Zuidnederlands Woordenboek

Walter De Clerck (1981)

Gepubliceerd op 03-02-2023

inplanten

betekenis & definitie

1. (Een gebouw, een woning) opstellen, plaatsen, m.n. in toep. op de ligging ervan ten opzichte van de omgeving.

De stedebouwkundige reglementering zou bouwaanvragen moeten weigeren voor woningen die slecht ingeplant en slecht georiënteerd zijn, Vrouw en Wereld sept. 1975, p. 45.

2. M. betr. t. bedrijven, instellingen enz.: vestigen, oprichten; (over)plaatsen; overbrengen; ergens nieuwe bedrijven inplanten.
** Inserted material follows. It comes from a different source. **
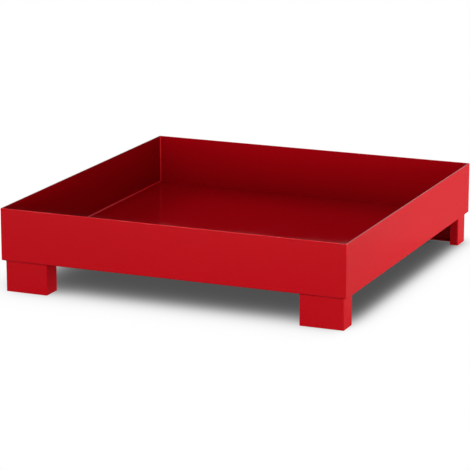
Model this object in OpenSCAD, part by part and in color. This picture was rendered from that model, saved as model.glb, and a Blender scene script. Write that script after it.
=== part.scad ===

Men zal zich moeten uitspreken over de princiepskwestie of de pluralistische school, daar waar ze ingeplant is, de vrije keuze der gezinnen verzekert, Standaard 11/4/1974.

Afl.: inplanting, vestiging, oprichting (van bedrijven enz.); (bouwk.) plaatsing, (plaats)opstelling (van een gebouw ten opzichte van de omgeving) (Ministerkomitee onderzoekt inplanting van zuiveringsstations, Gazet v. Antw. 11/7/197).

Ons 15 jaar oude plan botste destijds met het goedgekeurde gewestplan. Dit voorzag wel transitparkings, maar het bleek dat de inplanting niet afgestemd was op de structuur van ons net, Laatste Nieuws 30/7/1980).